All American families also face child care costs that can be prohibitive; but, for Black and Hispanic families, child care costs are often debilitating. In 2015, child care for an infant and a preschooler in a child care center on average, cost more than one-half of the median income for Black households with children and nearly one-half of the median income for Hispanic households with children.
Also, the issue of pay equity is pivotal to economic progress not only for Black and Hispanic women but for all women who work hard every day to support their families and provide them with the best life possible. In 2013, White women earned an average of only 78 cents for every dollar earned by White men; but, for Black and Hispanic women the reality is even worse. According to data provided by the U.S. Current Population Survey, the National Committee on Pay Equity and the Bureau of Labor Statistics, Black women earned only 64 cents and Hispanic women even less, 54 cents for every dollar earned by White males. This not only impedes their ability to provide for their families; but, will ultimately affect their retirement earnings as their social security income will eventually be determined by their low wages. This helps explain why so many elderly women, particularly elderly women of color live in poverty.
Finally, although some cities, states and even corporations have moved independently to increase the minimum wage, federal action on this issue that would include a $12 minimum wage by 2020, could result in a wage increase for at least a third of all Black and Hispanic workers.
In 2014, the median household income for Black families was $35,481, more than $24,000 less than the median household income for White households who earned an average of $59,622 that year. The median Hispanic household income was $42,748 in 2014, nearly $17,000 less. According to the CAP report, not only is the income gap between White, Black and Hispanic families significant, but it also has grown substantially over the past decade, causing Black and Hispanic families to fall even further behind.
Although it is certainly true that almost all American families experienced a decline in median income between 2006 and 2014, the median household income for Black and Hispanic families declined by more than twice the rate of the median household income for White families.
Without policy solutions and updates to the nation’s workplace protections and practices, too many Black and Hispanic families will continue to work harder than ever and yet continue to fall further and further behind.
As the nation’s demographics continue to shift and more and more women and people of color become engaged in the political process they will elect officials who reflect and represent their interests.

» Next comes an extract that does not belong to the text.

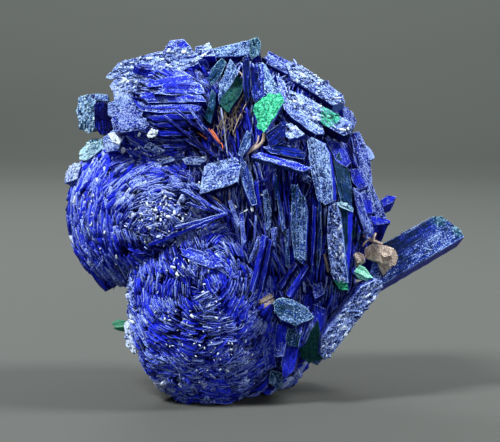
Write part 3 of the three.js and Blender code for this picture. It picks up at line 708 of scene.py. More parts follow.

This year’s presidential election will be pivotal. The next president will have an opportunity to appoint between one and three Supreme Court justices and hopefully, advocate for issues of importance to the nation’s working poor. In addition, the 2020 census will surely produce demographic shifts that will impact congressional boundaries. When minorities and women go to the polls in November they have the electoral power to determine the future of the country.

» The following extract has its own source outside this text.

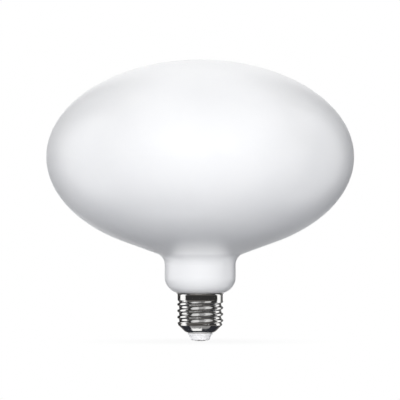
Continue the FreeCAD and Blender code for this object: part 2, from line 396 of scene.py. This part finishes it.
# Painted reflection: a glowing ring at the neck that only gloss and metal see
def make_painted_neck_reflection():
    verts, faces = upright_arc(NECK_REFLECTION_RADIUS, NECK_REFLECTION_HEIGHTS, -math.pi, 0, NECK_REFLECTION_STEPS)
    make_reflected("painted_neck_reflection", verts, faces, NECK_REFLECTION_COLOUR, neck_reflection_fade)


def make_boards():
    for name, (start, end, foot, top, colour) in UPRIGHT_BOARDS.items():
        corners = [(*start, foot), (*end, foot), (*end, top), (*start, top)]
        make_reflected(name, corners, [range(4)], colour)
    for name, (height, plan, colour) in LEVEL_BOARDS.items():
        corners = [(*point, height) for point in plan]
        make_reflected(name, corners, [range(len(plan))], colour)


def make_world():
    world = bpy.data.worlds.new("room")
    world.cycles.sampling_method = "NONE"
    bpy.context.scene.world = world
    nodes = Nodes(world)
    path = nodes.add("ShaderNodeLightPath").outputs
    seen = nodes.math("MAXIMUM", path["Is Camera Ray"], path["Is Glossy Ray"])
    seen = nodes.math("MAXIMUM", seen, path["Is Transmission Ray"])
    room = nodes.shader("ShaderNodeBackground", {"Color": (*ROOM_COLOUR, 1.0), "Strength": ROOM_LIGHT})
    white = nodes.shader("ShaderNodeBackground", {"Color": (1, 1, 1, 1), "Strength": BACKGROUND_WHITE})
    nodes.finish(nodes.mixed(seen, room, white), "ShaderNodeOutputWorld")


def make_lamp(name, middle, width, height, power):
    light = bpy.data.lights.new(name, "AREA")
    light.shape = "RECTANGLE"
    light.size = width
    light.size_y = height
    light.energy = power
    lamp = bpy.data.objects.new(name, light)
    lamp.location = middle
    lamp.rotation_mode = "QUATERNION"
    lamp.rotation_quaternion = (Vector(middle) - Vector(LAMP_AIM)).to_track_quat("Z", "Y")
    lamp.visible_camera = False
    lamp.visible_glossy = False
    bpy.context.scene.collection.objects.link(lamp)


def make_camera():
    data = bpy.data.cameras.new("camera")
    data.sensor_width = SENSOR_WIDTH
    data.lens = SENSOR_WIDTH * CAMERA_DISTANCE / (PHOTO_PIXELS * PIXEL)
    camera = bpy.data.objects.new("camera", data)
    across = (PHOTO_PIXELS / 2 - AXIS_COLUMN) * PIXEL
    up = (CONTACT_ROW - PHOTO_PIXELS / 2) * PIXEL
    camera.location = (across, -CAMERA_DISTANCE, up)
    camera.rotation_euler = (math.pi / 2, 0, 0)
    bpy.context.scene.collection.objects.link(camera)
    bpy.context.scene.camera = camera


dress("glass_envelope", opal_glass())
dress("screw_shell", plated_shell())
dress("insulator", white_insulator())
dress("centre_contact", contact_metal())
for node_name in NOT_IN_GLOSS:
    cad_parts[node_name].visible_glossy = False

make_floor()
make_walls()
make_painted_neck_reflection()
make_boards()
make_world()
for lamp_name, lamp_values in LAMPS.items():
    make_lamp(lamp_name, *lamp_values)
make_camera()
bpy.context.scene.view_settings.view_transform = "Standard"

The face of America has changed since July 4, 1776, when as Governor Jerry Brown said, “The Continental Congress approved the Declaration of Independence and set the 13 colonies on a path to freedom as a sovereign nation.” At the time, 2.5 million people lived in the newly independent nation. America has grown by leaps and bounds since then. According to the World Population Clock, there are nearly 324 million people living in the United States today.
Although America’s core values of life, liberty and the pursuit of happiness remain intact, the “We the people…” referenced in the Preamble to the Constitution has taken on a rainbow hue—and with it, comes a promise of better days.